If any of your doors have hinges on the outside, remove the door and change the hinges so they are on the inside. That will discourage an intruder who otherwise invites himself in by knocking out the pin in your exterior hinge.

Also, you can make your full-length glass patio doors a lot harder to enter by getting a piece of metal pipe cut to the same length as the distance between the middle and the edge of the door. You put the pipe in the bottom of where the glass slides. It blocks the glass door from sliding and secures it until you remove the pipe.

5. Window Locks

The next easiest way for intruders to enter your home is by windows Make sure every window in your house has a lock and is locked unless there is a reason to leave it unlocked for a limited time – and make sure the time is indeed limited. A further quick-and-easy deterrent comes into play when you are installing the window lock. Liquefy some solder and pour a few drops on the heads of the lock’s screws. The result will be a screw that is not going to easily unscrew for an intruder.

6. Sensors for Windows

There are devices called window sensors, which can be installed on each window. They will sound off if the window is jimmied, broken, or forced.

7. Glass Break Detectors

Glass break detectors let you know if a window is broken. They are sensitive to the sound of breaking glass, but not to other normal household sounds.

8. Cameras

You may already have a camera installed on your door(s). But cameras can also be installed to focus on windows, especially those that are more accessible such as first-floor or basement windows. And if those cameras are too expensive, “pretend” cameras are much lower in price and still do a good job of discouraging intruders.

9. Landscaping by Windows

In case you love gardening and landscaping, make sure the bushes and shrubs near your windows aren’t growing so well that intruders could use them as cover for their break-in attempt. The same goes for doorway plantings. When burglars could hide in them while trying your door, it’s time to prune – severely.

10. Dogs

Your dogs will earn their kibble by barking at an intruder. Even if your pup is a small one, the last thing intruders want to hear is a barking dog, whose noise will alert you that something is going on that shouldn’t be going on. A word of warning – you don’t want to pay money to send your dog to an “attack” school. Attack training is not recommended for family pet-type dogs. Obedience training is great – but almost any dog that has a pulse regardless of age, size, health, or disposition will bark the house down when an unfamiliar person appears at the door.


Other Home Security Upgrades Around the House

Of course, there are far more than ten ways in which you can upgrade your home’s security without spending a lot of money. Some of them fall into the “common sense” theme, which of course isn’t always as common as we could wish. There are other easy ways to make your home and property more secure, without spending a fortune. Below are a few more tips for you.

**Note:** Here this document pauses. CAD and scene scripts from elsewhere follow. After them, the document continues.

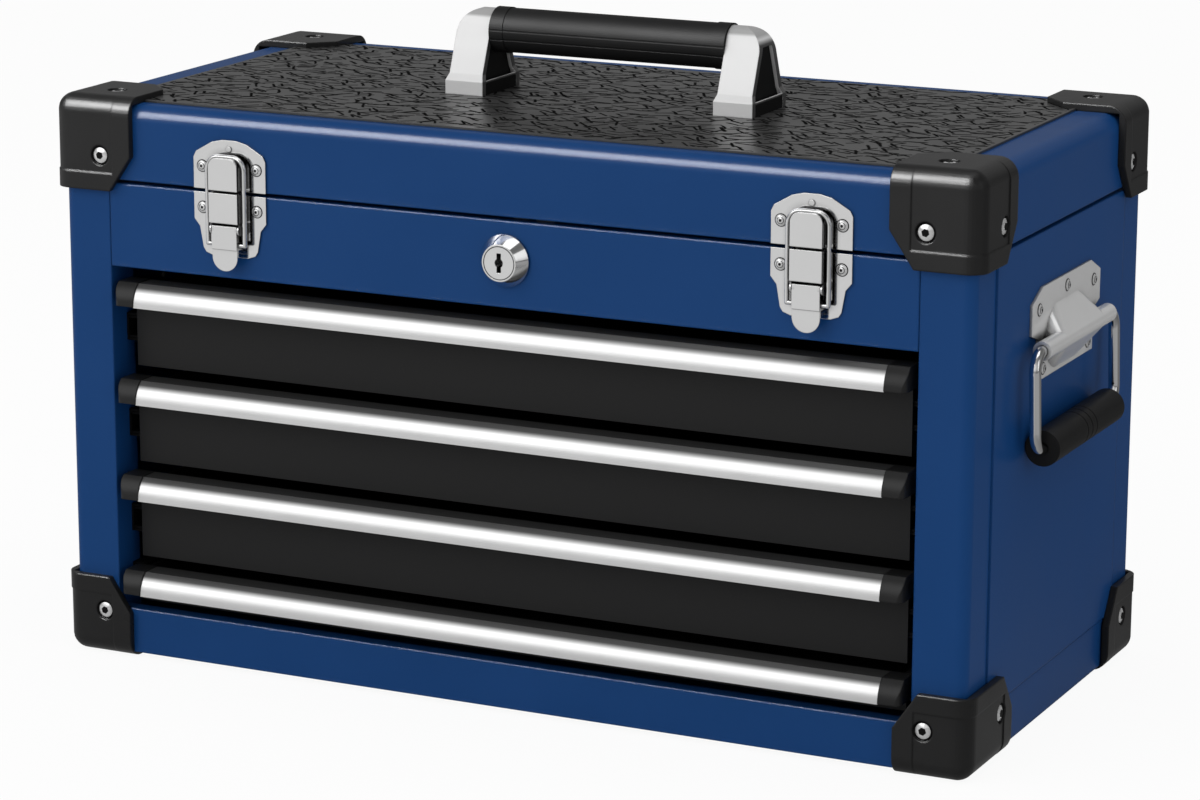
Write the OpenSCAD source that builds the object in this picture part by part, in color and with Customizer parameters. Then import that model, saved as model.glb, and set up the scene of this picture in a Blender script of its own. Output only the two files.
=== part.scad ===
// Portable steel tool box: a lidded top compartment over four shallow drawers.
// Millimetres, +Z up, front towards -Y. The floor is z = 0, and the origin is the middle of the
// space that the whole box takes up on it.

/* [Cabinet] */
// Width of the painted steel box
cabinet_w = 520; // [440:1:700]
// Depth of the painted steel box, front to back
cabinet_d = 253; // [230:1:360]
// Height of the cabinet from its bottom edge to the parting line
cabinet_h = 259.5; // [256:0.5:330]
// Thickness of the folded sheet
sheet = 1; // [0.8:0.1:1.4]
// Bend radius of the corner posts
post_bend_r = 6; // [4:0.5:9]
// Width of a corner post on the front and the back
post_face_w = 29; // [24:0.5:40]
// Width of a corner post on the side
post_side_w = 29.5; // [26:0.5:40]
// Depth of the flange that a post turns inwards beside the drawers
post_return_d = 22; // [18:0.5:26]
// How far the side panels stand proud of the posts
panel_proud = 0.8; // [0.4:0.1:1.2]
// Visible seam between two sheets
seam = 0.4; // [0.2:0.1:0.8]
// Height of the rail under the drawers
rail_h = 24.6; // [20:0.2:26]
// Height of the base band on the sides and the back
band_h = 25.9; // [20:0.2:40]
// Height of the panel that carries the lock
lock_panel_h = 45; // [42:0.5:60]
// Depth of the stiffening flanges along the sheet edges
flange_d = 9; // [6:0.5:11]

/* [Lid] */
// Height of the lid from its rim to its top
lid_h = 40.3; // [38:0.1:70]
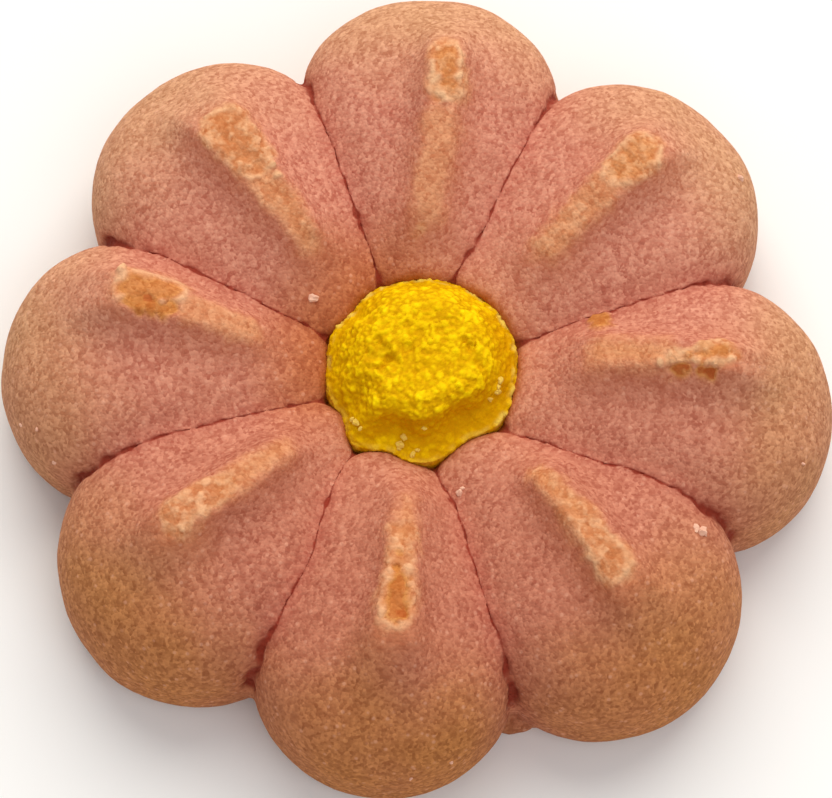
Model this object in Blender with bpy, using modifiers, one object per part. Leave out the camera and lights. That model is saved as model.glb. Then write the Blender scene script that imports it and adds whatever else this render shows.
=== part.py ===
"""Piped butter cookie: eight fused pink petals round a yellow dough centre.

The origin is on the tray under the middle of the cookie, +Z up. +Y is the first petal of the
table below and the petals follow clockwise, seen from above.
"""

import bpy
import bmesh
from math import atan2, cos, degrees, exp, hypot, pi, radians, sin, sqrt, tan
from mathutils import Vector, noise

MM = 0.001

# The flower's own centre, where the seams meet, lies a little off the middle of the outline
HEART = Vector((0.1 * MM, -0.6 * MM, 0.0))
RING_CENTRE = HEART + Vector((0.4 * MM, 0.2 * MM, 0.0))

# Petals: a wedge that its neighbours squeeze flat, with a free round end
SEAM_SQUEEZE = 1.22
SEAM_OVERLAP = 0.1 * MM
INNER_END = 3.0 * MM
WAIST = 3.0 * MM
PILLOW = 6.5 * MM
INNER_PILLOW = 4.5 * MM
INNER_BEND = 1.7
BELLY = 5.0 * MM
CROWN_POWER = 3.1
BELLY_POWER = 2.6
END_POWER = 2.4
WEDGE_BLEND = 10.0
FACETS_ROUND = 30
FACETS_ON_TOP = 22
FACETS_ALONG = 26
CREST_CROWDING = 1.5

# Torn crest along each petal, where the dough pulled off the nozzle
CREST_FLARE = 0.95 * MM
CREST_RAMP_IN = 2.4 * MM
CREST_RAMP_OUT = 4.2 * MM
CREST_CRAGS = 0.22 * MM
CRAG_SIZE = 1.1 * MM
LUMPS = 0.16 * MM
LUMP_SIZE = 6.0 * MM

# Core that the petals grow from, and the recess in it that holds the yellow dough
CORE_RADIUS = 7.6 * MM
CORE_HEIGHT = 5.6 * MM
RING_RADIUS = 5.65 * MM
RECESS_FLOOR = 3.4 * MM
CLEARANCE = 0.3 * MM

# Yellow centre: a plug with a rounded lip and a rough plateau. Its shoulder is gentle, except
# on the -Y side, where a sloping rim leads to a steep step.
SHOULDER_HEIGHT = 7.2 * MM
LIP_RADIUS = 0.5 * MM
RIM_INNER = 4.5 * MM
RIM_RISE = 0.4 * MM
GENTLE_RADIUS = 2.8 * MM
STEP_TURN = 0.2
PLATEAU_RADIUS = 3.9 * MM
PLATEAU_HEIGHT = 9.5 * MM
DISH = 0.15 * MM
DISH_RADIUS = 3.6 * MM
PLATEAU_SHIFT = Vector((0.1 * MM, 0.2 * MM, 0.0))
CRUMB_RELIEF = 0.28 * MM
CRUMB_SIZE = 0.9 * MM
CENTRE_STEPS = 52

# Crumb of dough that spread on the tray in the notch between the fourth and fifth petals
FOOT_PLACE = Vector((5.6 * MM, -18.9 * MM, 0.5 * MM))
FOOT_RADIUS = 0.9 * MM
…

  • Use a different password and login on each of your computers.
  • Install a large-size fire extinguisher on every floor of your home. Fire security is essential, and not all fires happen in the kitchen. What if you wake up in the middle of the night and there is a fire. Some firefighters recommend keeping an extinguisher beside your bed. Then, you can immediately grab it and go get your family to safety. 
  • Don’t put your spare house key under the doormat, in the mailbox, or on a nail in the garage. Instead, dig a tiny hole in the garden in a spot you’ll easily recognize. Then wrap your key first in plastic, then in aluminum foil, and bury it. 
  • If a service person comes to repair something in the home while you’re at work, make your arrangements over the phone. Please don’t leave them in a note on the front door for anyone to read.
  • Burglars hate to steal items that the police can quickly identify. So, to prevent theft of your expensive power tools, paint the handles orange or another bright color. 
  • Don’t put your full name on your mailbox or even your first initials. The mail carrier will readily figure out whose mail you are to get if you just put your last name on the mailbox, and you won’t be giving good information to an intruder.
  • If someone comes to the door and tells you, they are a salesperson, close and lock the door and ask them to slide their ID under the door. Use that ID to call their home office and see if the so-called salesperson is one.
  • Or, if someone comes to the door and asks to use your phone, close and lock the door. Tell them you will make the call for them, and do it.


How Do You Know if You Need a Home Security Upgrade?

An ingenious way to test your home’s security is to pretend you are going to burglarize it yourself. How would you get in? Where would you look for valuables? (A safe screwed to a closet floor is pretty hard to put under your coat and sneak away.) How would you get out?

If the answer to those questions is fairly obvious, you can see that you have some homework to do. Yes, it takes time, effort, and at least a modest investment of money. But imagine the worst. An intruder breaks in and vandalizes your home. They steal your valuables, and maybe, on their way out, sets the place on fire. Sad to say, this has happened to far too many people. If it happened to you, how much time, effort, and money would you invest to have had it NOT happen?